Еще через три или четыре месяца я приехал на Курский вокзал провожать питерскую киногруппу Фрумина на натурные съемки в Симферополь. И увидел у вагона не только Жданько, но и… Валю Малявину. Оторопев, я захлопал глазами, соображая, на какую же роль мог взять ее Фрумин, если на главные женские роли мы уже утвердили Марину Неелову и Наташу Варлей?
– А ты у нас кого играешь? – спросил я по простоте душевной.
– Нет, я у вас не играю, я Стаса провожаю, – ответила она, опуская свои темные, как спелые вишни, глаза.
Я опять ничего не понял и брякнул:
– С чего это?
Тут помреж взял меня под руку, отвел в сторону и объяснил:
– У них роман. Она ушла от мужа и ездит за Стасом на все киносъемки…
Хотя я к тому времени был далек от пуританства, я, помню, почему-то очень обиделся за своего друга Пашу Арсенова и, расстроенный, ушел с вокзала. Чистая и романтическая Валя Малявина из фильма «Иваново детство» и скромная домашняя хозяйка и чистюля, какой я знал Валю по визитам к ней домой, никак не совмещалась у меня с образом безумной цвейговской дамы из рассказа «Двадцать четыре часа из жизни женщины». Но жизнь выделывает и не такие коленца! Вскоре я узнал, что Стас и Валя сняли комнату на Арбате, возле театра, где оба работают, и как-то остыл на этот счет, тем паче что и Фрумин, как Эсадзе когда-то, почти не вызывал меня на киносъемки. Как все юные гении, он делал картину сам, а о наездах на студию ленинградского обкома и прочих неприятностях я узнавал стороной – от редакторов студии Фрижетты Гукасян и Саши Бессмертного, от директора фильма Евгения Волкова и от жены Фрумина и художницы по костюмам Наташи Ландау. Впрочем, я и не удивлялся ленфильмовским стукачам, информировавшим обком о том, что на «Ленфильме» снова снимают антисоветчину. В тот день, когда Госкино разрешило Фрумину снимать этот сценарий, я показал ему другие, предыдущие варианты этой работы и сказал:
– Этого парня, Гурьянова, я встретил в командировке, в Сибири, на аэродроме таежного поселка Урай 1 января 1963 года. Я пришел туда утром, думая, что хоть там, в аэропортовском буфете, смогу выпить чаю. Потому что весь остальной поселок лежал в то новогоднее утро в дупель пьяный. Но буфет был закрыт, а возле аэропортовской избы маялся лишь один парень с дорожным фибровым чемоданом – этот Гурьянов. Вдвоем мы и позавтракали на крыльце аэрофлотской избы – у него нашелся кусок хлеба, а у меня батон московской колбасы. И за этим делом он рассказал мне свою жизнь – как отслужил в армии, вернулся в колхоз, но уехал и оттуда и с тех пор мотается по стройкам коммунизма, а сюда прилетел проведать сеструху, да она, оказывается, спуталась с каким-то буровиком и улетела хрен знает на какую таежную буровую. Ну вот, а остальное ты знаешь из сценария, я пишу его и переписываю вот уже пятнадцать лет, но никак не могу зашпаклевать и закрасить от цензуры реальную нашу сучью жизнь…

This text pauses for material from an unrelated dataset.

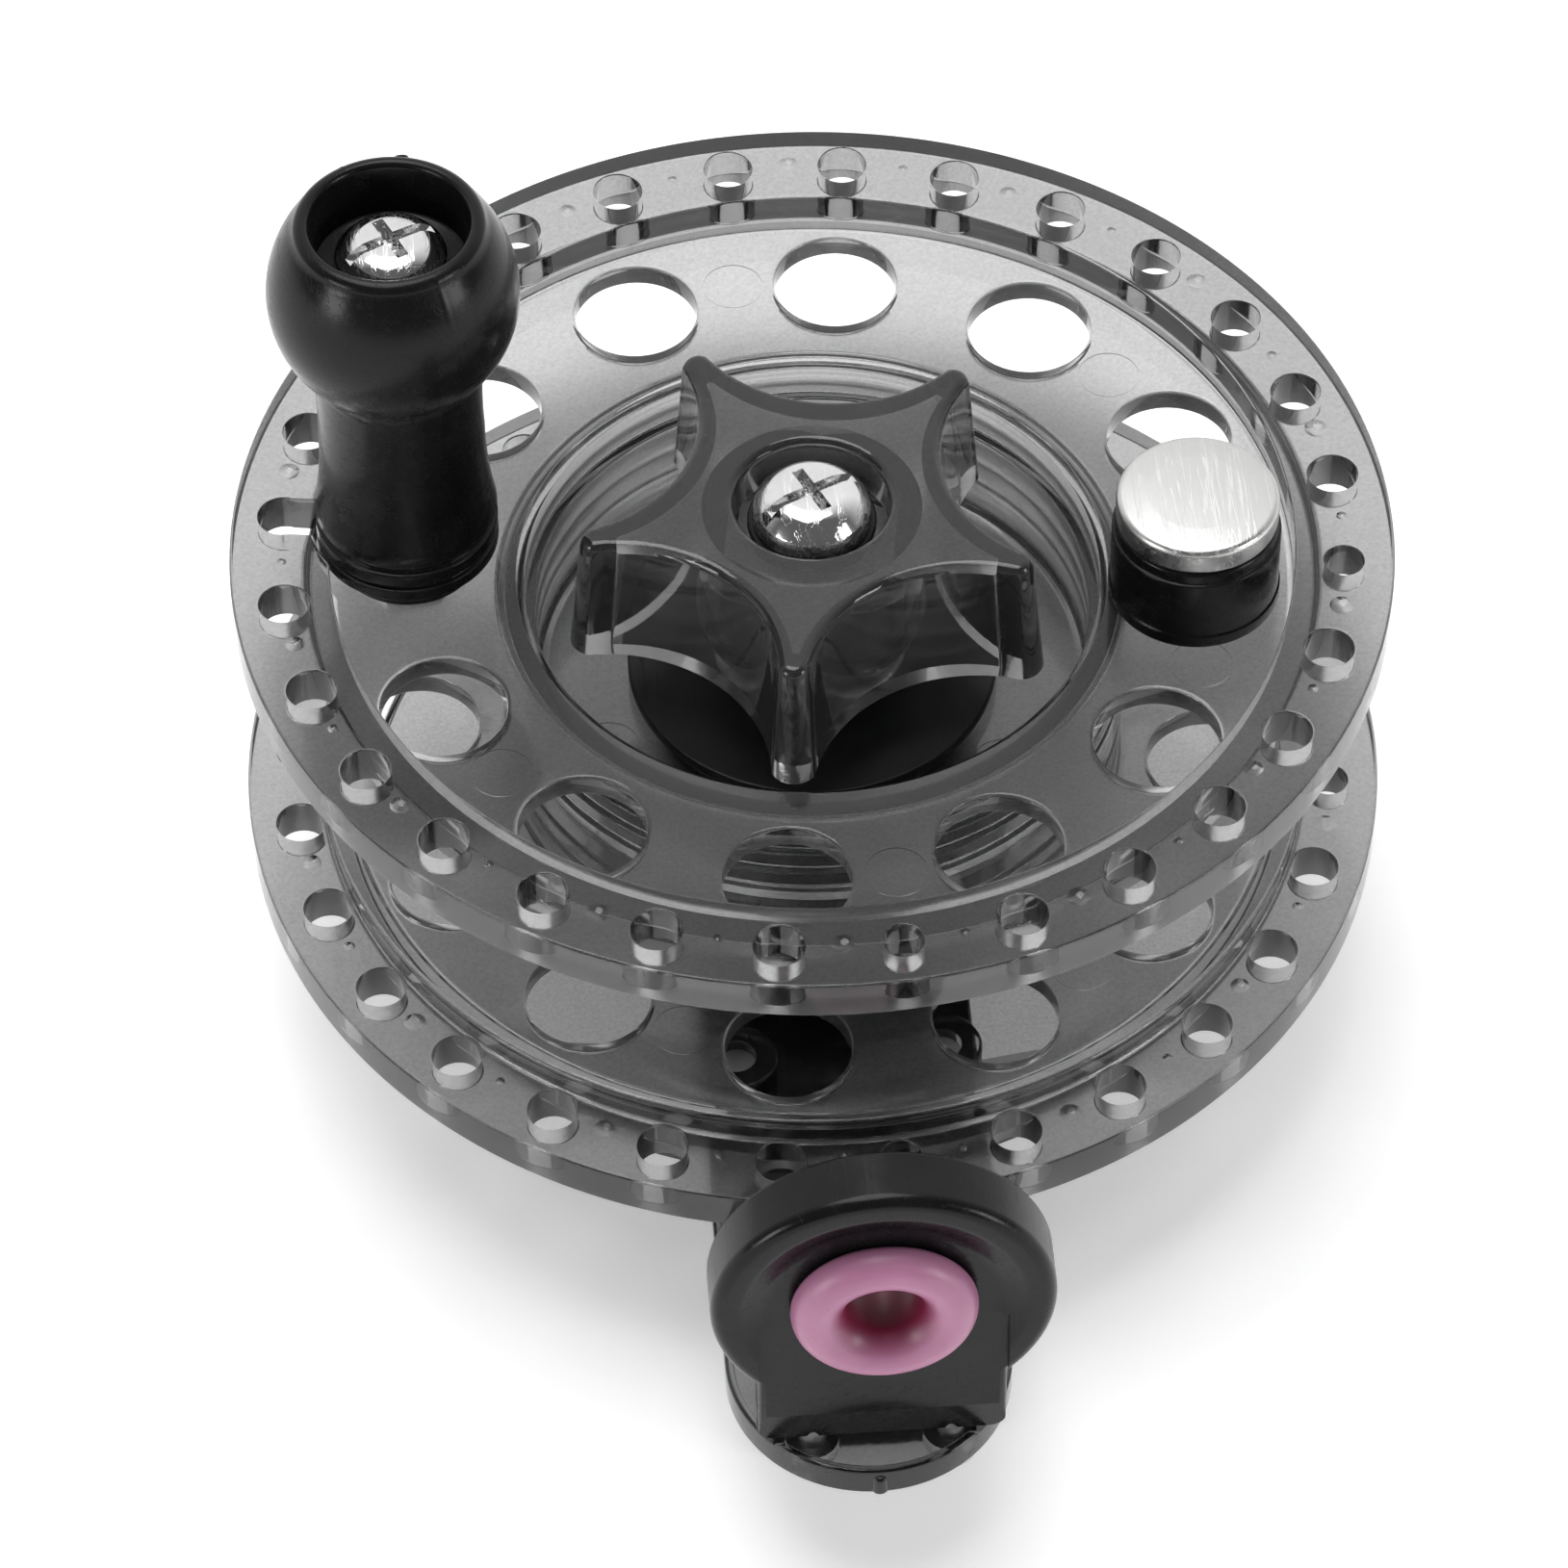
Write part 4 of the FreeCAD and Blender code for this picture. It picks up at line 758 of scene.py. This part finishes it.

Мы сидели на веранде коттеджа в болшевском Доме творчества, Фрумин выслушал этот монолог, посмотрел на классиков советского кино, гуляющих в парке по большому и малому «гипертоническим» кругам, и сказал:
– Старик, ты написал замечательный сценарий! Но в моем фильме не будет никакой косметики и никакого «сосилисического» реализма. Я сниму армию такой, какая она была, когда ты в ней служил и я. И я сниму деревню такой, как она есть, и заполярные стройки – один к одному. С их пьянками, мордобоем и блевотиной бичей.
– В таком случае зачем нам терять год жизни? – сказал я. – Давай сейчас пойдем и подадим документы на эмиграцию.
– Ни фига! – ответил Фрумин. – Вот увидишь, я сниму только правду, и это будет замечательный фильм, и мы получим премии всех международных фестивалей! Хочешь, поспорим?
Я усмехнулся:
– Знаешь что? Я не буду с тобой спорить, снимай как хочешь! Но если они запретят и этот фильм, я уеду, говорю тебе честно. И потому, чтобы не подводить тебя и студию, давай я впишу тебя в соавторы сценария. Чтобы после моего отъезда ты смог убрать из титров мою фамилию и переделывать эту картину под их вкус один, без меня – и как автор, и как режиссер. Идет?